Penny for His Thoughts

(Apologies for the title – I couldn’t resist a little Copperhead joke.)

I’ll be covering Clement Vallandigham in more detail in the long-delayed podcast, but for now it’s worth taking a look at this very controversial personality.

Survey histories, such as the Ken Burns documentary, have little time for complex character portraits, and in most cases will have an editorial bent. The Burns documentary cast Lincoln – as many of us do – in a golden glow, but we forget that he and/or his administration had some questionable policies during the war. Vallandigham was cast as an irritating thorn in the side of Our Hero, and the hissing epithet “Copperhead” made the group sound more nefarious than it might appear upon closer inspection.
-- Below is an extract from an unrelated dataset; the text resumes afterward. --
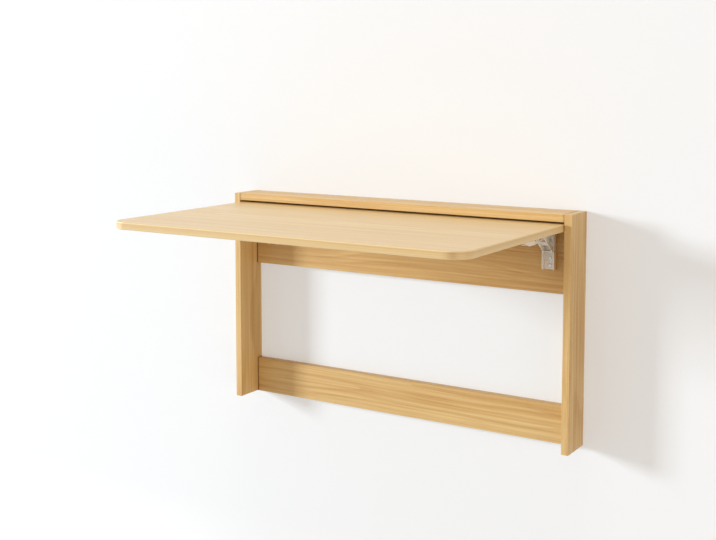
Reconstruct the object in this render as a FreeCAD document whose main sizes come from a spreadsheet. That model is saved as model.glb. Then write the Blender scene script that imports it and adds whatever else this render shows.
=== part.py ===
"""Fold-down wall desk: an open wooden frame, a drop-leaf desktop and two folding steel brackets.

The model's frame: X to the right, Y into the wall, Z up. The origin is on the wall plane, in the
middle of the four wall screw holes. Heights in the expressions below are measured from the bottom
of the frame, and every sub-part is lowered to the origin by its Placement.
"""
import FreeCAD, Part
import math
import os
import re
import Sketcher

Vector = FreeCAD.Vector

# Driving dimensions, in millimetres and degrees.
SIZES = {
    # wooden frame
    "frame_width": 950,
    "frame_height": 550,
    "post_depth": 92,
    "post_thickness": 18,
    "top_thickness": 18,
    "rail_thickness": 20,
    "upper_rail_height": 177,
    "lower_rail_height": 92,
    "board_rounding": 1,
    # desktop
    "desk_depth": 562,
    "desk_thickness": 17,
    "desk_side_gap": 2,
    "desk_top_gap": 5,
    "desk_rear_gap": 3,
    "desk_corner_radius": 45,
    "desk_rear_radius": 3,
    "desk_rounding": 2,
    # wall screw holes
    "fixing_drop": 62,
    "fixing_width": 406,
    "fixing_rise": 60,
    "fixing_radius": 2.75,
    "fixing_sink": 2.75,
    # dowels and cam fittings
    "dowel_radius": 4,
    "dowel_length": 30,
    "dowel_in_post": 11,
    "dowel_inset": 20,
    "blind_gap": 0.5,
    "cam_radius": 7.5,
    "cam_reach": 24,
    "cam_past_middle": 4,
    "cam_recess": 0.5,
    "cam_slot_width": 1.5,
    "cam_slot_length": 10,
    "cam_slot_depth": 2,
    "bolt_radius": 3.5,
    "bolt_thread_radius": 2.5,
    "bolt_in_post": 11,
    # folding brackets
    "bracket_inset": 60,
    "sheet": 2,
    "bend_radius": 2.5,
    "pivot_drop": 13,
    "swing_gap": 2,
    "pivot_radius": 3,
    "rivet_head_radius": 5.5,
    "rivet_head_height": 1.5,
    "rivet_head_rounding": 1.1,
    "leg_width": 30,
    "leg_depth": 15,
    "leg_length": 94,
    "leg_ear_radius": 8,
    "leg_ear_slope": 24,
    "leg_rounding": 4,
    "leg_screw_inset": 10,
    "leg_screw_below_foot": 16,
    "leg_screw_below_pivot": 20,
    "side_play": 0.5,
    "arm_reach": 195,
    "arm_waist_depth": 15.5,
    "arm_waist_reach": 45,
    "arm_belly_depth": 24.5,
    "arm_belly_start": 118,
    "arm_belly_end": 145,
    "arm_tip_depth": 8,
    "arm_rounding": 5,
    "arm_screw_first": 18,
    "arm_screw_pitch": 18,
    "arm_screw_last": 187,
    "arm_screw_outer_pitch": 13,
    # struts
    "foot_forward": 10,
    "foot_drop": 43,
    "foot_radius": 2.25,
    "strut_reach": 78,
    "strut_open_angle": 38,
    "strut_shut_angle": -83.5,
    "strut_width": 9,
    "strut_side_play": 0.5,
    "strut_web_start": 22,
    "strut_web_end": 36,
    "slide_radius": 2,
    "slide_head_radius": 4,
    "spacer_radius": 3.5,
    "spacer_play": 0.2,
    "slot_play": 0.1,
    "running_fit": 0.08,
    "tight_fit": 0.02,
    # locking springs
    "spring_sheet": 0.8,
    "spring_width": 14,
    "spring_reach": 168,
    "spring_flat": 16,
    "spring_drop": 2.6,
    "spring_hole_inset": 8,
    "nose_play": 0.35,
    "nose_overlap": 0.8,
    "tab_width": 12,
    "tab_reach": 128,
    "tab_drop": 12,
    "tab_lip": 11,
    "spring_rivet_radius": 1.5,
    "spring_rivet_head_radius": 3,
    "spring_rivet_head_height": 1,
    "spring_rivet_rounding": 0.7,
    # bracket screws
    "screw_radius": 2,
    "screw_hole_play": 0.2,
    "screw_grip": 14,
    "screw_head_radius": 4,
    "screw_head_height": 2,
    "screw_head_rounding": 1.2,
    "screw_socket_radius": 1.6,
    "screw_socket_depth": 1.2,
}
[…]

As a modern, anti-war and pro-civil rights Canadian, I often wonder how I would have reacted to the events of the day. When Quebec was rattling its séparatiste sabre, I was toeing Greeley’s “let the erring sister depart in peace” line. When the US invaded Afghanistan, I was against the destruction but supportive of the higher aims of creating a secular state with civil rights for all – an ennobled cause like that of Emancipation. As the Middle Eastern wars dragged on, though, I questioned the value of prolonging it. Would I have supported a peace candidate in 1864? And given how much the PATRIOT Act appalled me, would I have had the same feelings of revulsion in reading Lincoln and Hamlin’s names in the paper as I did seeing Bush and Cheney’s? (In truth, I don’t imagine Hamlin got as much say or press as Cheney did.)

Vallandigham, as we learned from the Disunion piece on the Chaplaincy legislation, was a politician who cared about religious freedom, and was an anti-war, free-press protestor who was first jailed, then exiled for thought crimes. I have a feeling I would have voted for him.